Un cheminement par petites touches

Certes, Juarroz a été très influencé par Heidegger et sa recherche sur l’origine du langage. Mais Juarroz traduit cette quête avec simplicité, comme si sa poésie était la conséquence d’une prise de conscience immédiate. Toujours dans Poésie et réalité, il écrit : « Le destin du poète moderne est de réunir la pensée, le sentiment, l’imagination, l’amour, la création. Et cela comme forme de vie et comme voie d’accès au poème, qui doit façonner cette unité. » Cette « unité », cette synthèse est évidemment très difficile à obtenir mais la « patience » est pour Juarroz un concept fondamental, par petites touches, et en restant d’une humilité parfaite. Il y a là un paradoxe qui fait toute la saveur de l’œuvre de Roberto Juarroz, comme le poème suivant en donne la preuve à sa façon : « J’ai manqué tout ou presque tout, / sauf le centre. […] Alors, et sans manquer mon but, / J’ai envie de laisser le centre au-dehors / et de rester, seul et simple, à l’extérieur, / comme un homme quelconque. »

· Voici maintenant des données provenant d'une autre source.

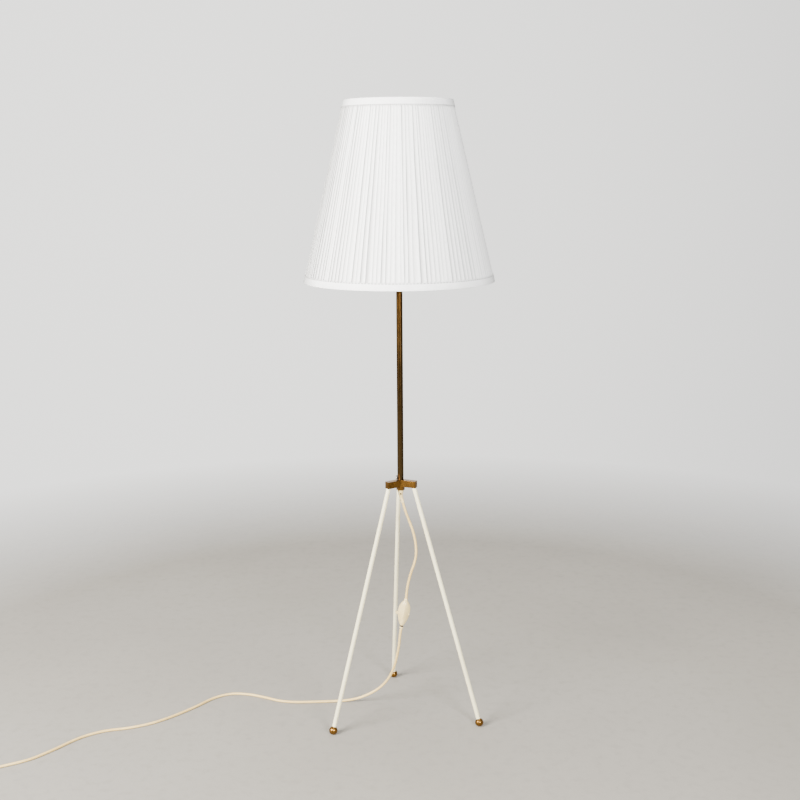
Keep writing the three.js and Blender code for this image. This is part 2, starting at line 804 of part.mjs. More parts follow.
const floorLine = cordRadius + 0.1;
const lowerCordRoute = [
  [-3, 12.6, 197],
  [-7.7, 17, 156],
  [-15, 23.6, 119],
  [-24, 31, 88.5],
  [-34, 36.5, 68],
  [-47, 41.3, 50],
  [-64, 45, 34.5],
  [-85, 48, 21.5],
  [-106, 50.5, 12],
  [-126, 52, 6.6],
  [-147, 52.4, 3.8],
  [-170, 51.5, floorLine],
  [-218, 48.5, floorLine],
  [-268, 48, floorLine],
  [-305, 56, floorLine],
  [-342, 75, floorLine],
  [-385, 93, floorLine],
  [-428, 97, floorLine],
  [-467, 76, floorLine],
  [-509, 24, floorLine],
  [-553, -24, floorLine],
  [-598, -62, floorLine],
  [-648, -86, floorLine],
  [-702, -101, floorLine],
  [-750, -133, floorLine],
  [-798, -193, floorLine],
  [-840, -238, floorLine],
  [-894, -269, floorLine],
];

function asVector(point) {
  return new THREE.Vector3(...point);
}

function switchEnd(direction) {
  const end = new THREE.Vector3(0, 0, direction * (switchCollarEnd + gap));
  return end.applyAxisAngle(new THREE.Vector3(0, 1, 0), radians(switchTilt)).add(asVector(switchCentre));
}

// The direction in which the cord runs as it meets the coil's outermost turn.
const coilApproach = new THREE.Vector3(-0.9, -0.436, 0).normalize();

function makeCord() {
  const start = cordExit.clone().addScaledVector(reliefDirection, gap);
  const upper = [start, ...upperCordRoute.map(asVector), switchEnd(1)];
  add('cord_upper', tube(new THREE.CatmullRomCurve3(upper), cordRadius, 18), creamCord);

  const inward = new THREE.Vector3(coilApproach.y, -coilApproach.x, 0);
  const tangentPoint = new THREE.Vector3(...coilCentre, floorLine).addScaledVector(inward, -coilRadius);
  const end = tangentPoint.clone().addScaledVector(coilApproach, -coilClearance);
  const lower = [switchEnd(-1), ...lowerCordRoute.map(asVector), end];
  add('cord_lower', tube(new THREE.CatmullRomCurve3(lower), cordRadius, 60), creamCord);

  const soft = 2;
  const coil = ring([
    [coilInner + soft, 0],
    [coilOuter - soft, 0],
    [coilOuter, soft],
    [coilOuter, coilHeight - soft],
    [coilOuter - soft, coilHeight],
    [coilInner + soft, coilHeight],
    [coilInner, coilHeight - soft],
    [coilInner, soft],
  ], wideSides);
  add('cord_coil', coil.translate(...coilCentre, 0), creamCord);
}

// The plug lies flat. In its own frame +Y runs from the cord's entry to the pins.
function makePlug() {
  const plug = new THREE.Group();
  plug.position.set(coilCentre[0] - coilRadius, coilCentre[1] + coilClearance + 1.5, plugAxisHeight);
  lamp.add(plug);

  const reliefEnd = 24;
  const face = reliefEnd + 36;
  const shoulder = 17.6;
  const outline = new THREE.Shape();
  outline.moveTo(-6.5, reliefEnd);
  outline.lineTo(6.5, reliefEnd);
  outline.lineTo(shoulder - 3, reliefEnd + 9);
  outline.quadraticCurveTo(shoulder, reliefEnd + 11, shoulder, reliefEnd + 15);
  outline.lineTo(shoulder, face - 4);
  outline.lineTo(shoulder - 4, face);
  outline.lineTo(-shoulder + 4, face);
  outline.lineTo(-shoulder, face - 4);
  outline.lineTo(-shoulder, reliefEnd + 15);
  outline.quadraticCurveTo(-shoulder, reliefEnd + 11, -shoulder + 3, reliefEnd + 9);
  const slab = plate(outline, -plugAxisHeight, plugAxisHeight, 1.8);
  const relief = turned([
    [0, 0],
    [reliefMouthRadius, 0],
    [5.8, reliefEnd + 1],
    [0, reliefEnd + 3],
  ]).rotateX(-Math.PI / 2);
  const pinSpacing = 18.6;
  const pinRadius = 2;
  const pinLength = 19;
  const pinDepth = 8;
  const pinHoles = [-1, 1].map((side) => {
    const hole = cylinder(pinRadius + gap, face - pinDepth - gap, face + 5, 12).rotateX(-Math.PI / 2);
    return hole.translate((side * pinSpacing) / 2, 0, 0);
  });
  add('plug_body', cut(join(slab, relief), ...pinHoles), creamPlastic, plug);

  [['left', -1], ['right', 1]].forEach(([name, side]) => {
    const pin = turned([
      [0, face - pinDepth],
      [pinRadius, face - pinDepth],
      [pinRadius, face + pinLength - 1.2],
      [pinRadius - 0.9, face + pinLength],
      [0, face + pinLength],
    ]);
    pin.rotateX(-Math.PI / 2).translate((side * pinSpacing) / 2, 0, 0);
    add(`plug_pin_${name}`, pin, nickel, plug);
  });
}

makeHub();
Object.entries(legAngles).forEach(([side, degrees]) => makeLeg(side, degrees));
makePole();
makePoleSetScrew();
makeCordGrip();
makeInnerFlex();
makeLampholder();
makeRingNuts();
makeBulb();
makeShade();
makeSwitch();
makeCord();
makePlug();

export default lamp;
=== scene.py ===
import json
import math
import random
from collections import namedtuple

import bpy
from mathutils import Matrix, Vector, noise

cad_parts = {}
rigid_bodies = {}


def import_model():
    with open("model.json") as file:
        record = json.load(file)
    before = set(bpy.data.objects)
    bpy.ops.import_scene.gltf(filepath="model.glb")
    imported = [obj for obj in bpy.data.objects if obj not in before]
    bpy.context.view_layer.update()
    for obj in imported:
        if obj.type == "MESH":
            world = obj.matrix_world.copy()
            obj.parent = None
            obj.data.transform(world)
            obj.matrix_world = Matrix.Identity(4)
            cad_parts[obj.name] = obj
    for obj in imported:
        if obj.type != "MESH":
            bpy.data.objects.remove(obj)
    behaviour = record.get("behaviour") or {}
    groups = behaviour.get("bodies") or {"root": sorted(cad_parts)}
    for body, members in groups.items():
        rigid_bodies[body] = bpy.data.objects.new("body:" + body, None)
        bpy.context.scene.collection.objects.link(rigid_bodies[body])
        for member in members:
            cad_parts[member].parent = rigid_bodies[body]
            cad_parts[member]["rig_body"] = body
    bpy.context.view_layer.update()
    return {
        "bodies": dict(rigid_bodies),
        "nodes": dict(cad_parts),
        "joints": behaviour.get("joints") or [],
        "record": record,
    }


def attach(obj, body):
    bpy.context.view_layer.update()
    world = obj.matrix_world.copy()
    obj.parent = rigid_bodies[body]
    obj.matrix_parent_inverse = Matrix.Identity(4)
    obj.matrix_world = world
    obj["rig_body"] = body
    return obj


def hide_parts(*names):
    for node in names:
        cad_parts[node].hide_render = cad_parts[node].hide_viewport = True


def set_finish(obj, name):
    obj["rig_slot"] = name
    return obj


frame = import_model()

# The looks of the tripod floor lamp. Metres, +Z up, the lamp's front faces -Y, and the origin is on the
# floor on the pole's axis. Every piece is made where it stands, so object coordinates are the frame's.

# ---- sizes, as in the CAD source

GAP = 0.0003

HUB_BOTTOM = 0.568
HUB_TOP = 0.584
HUB_ARM_REACH = 0.040
HUB_ARM_HALF_WIDTH = 0.007
LEG_RADIUS = 0.005
LEG_WALL = 0.001
LEG_TOP_RADIUS = 0.0343
FOOT_CIRCLE_RADIUS = 0.200
FOOT_BALL_RADIUS = 0.010
FOOT_CENTRE_HEIGHT = 0.0093
LEG_ANGLES = {"back": 96.15, "left": 216.15, "right": 336.15}

POLE_RADIUS = 0.0075
POLE_BORE = 0.0065
POLE_TOP = 1.230
SET_SCREW_HEIGHT = HUB_TOP + 0.0053

GRIP_TOP = 0.5588
GRIP_COLLAR_BOTTOM = 0.553
GRIP_BODY_BOTTOM = 0.547
RELIEF_LENGTH = 0.020
RELIEF_TILT = math.radians(15)

CORD_RADIUS = 0.003
COIL_CENTRE = Vector((-0.958, -0.259, 0))
COIL_WIDE = 0.037
COIL_NARROW = 0.027
PLUG_START = Vector((-0.995, -0.2355, 0.00685))

HOLDER_BASE = 1.2326
HOLDER_RADIUS = 0.0195
CARRIER_HEIGHT = 1.2783
BULB_TIP = 1.2683

SHADE_TOP = 1.450
SHADE_BOTTOM = 1.049
SHADE_TOP_RADIUS = 0.1223
SHADE_BOTTOM_RADIUS = 0.2171
TRIM_WIDTH = 0.0165
TRIM_TURN_IN = 0.008
TRIM_THICKNESS = 0.0006
# count of dark dashes round each trim band's free edge, a painted shadow of the gap under the band
SHADE_DASHES = 180
FRAME_INSET = 0.0045
RIB_INSET = 0.0042

SWITCH_FRAME = Matrix.Translation((0.0053, 0.012, 0.2475)) @ Matrix.Rotation(math.radians(9.33), 4, "Y")
SWITCH_HALF_LENGTH = 0.030
SWITCH_COLLAR_END = 0.038


# ---- camera, at the photograph's viewing angle

def make_camera():
    pitch_down = 0.19738
    roll = -0.00678
    data = bpy.data.cameras.new("camera")
    data.sensor_width = 36
    data.lens = 54.64
    camera = bpy.data.objects.new("camera", data)
    tilt = Matrix.Rotation(math.pi / 2 - pitch_down, 4, "X")
    camera.matrix_world = Matrix.Translation((0, -2.756, 1.3251)) @ tilt @ Matrix.Rotation(roll, 4, "Z")
    bpy.context.scene.collection.objects.link(camera)
    bpy.context.scene.camera = camera


# ---- lines

def around(radius, angle, height):
    return (radius * math.cos(angle), radius * math.sin(angle), height)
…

On le constate : de même que certains autres poètes très rares, Roberto Juarroz est un écrivain de la clarté. Sa lecture propose une véritable expérience de l’éveil, au milieu de notre vie moderne engluée dans l’obscurité du sens. Par sa poésie à hauteur d’homme, il nous fait toucher à une sorte de rédemption essentielle.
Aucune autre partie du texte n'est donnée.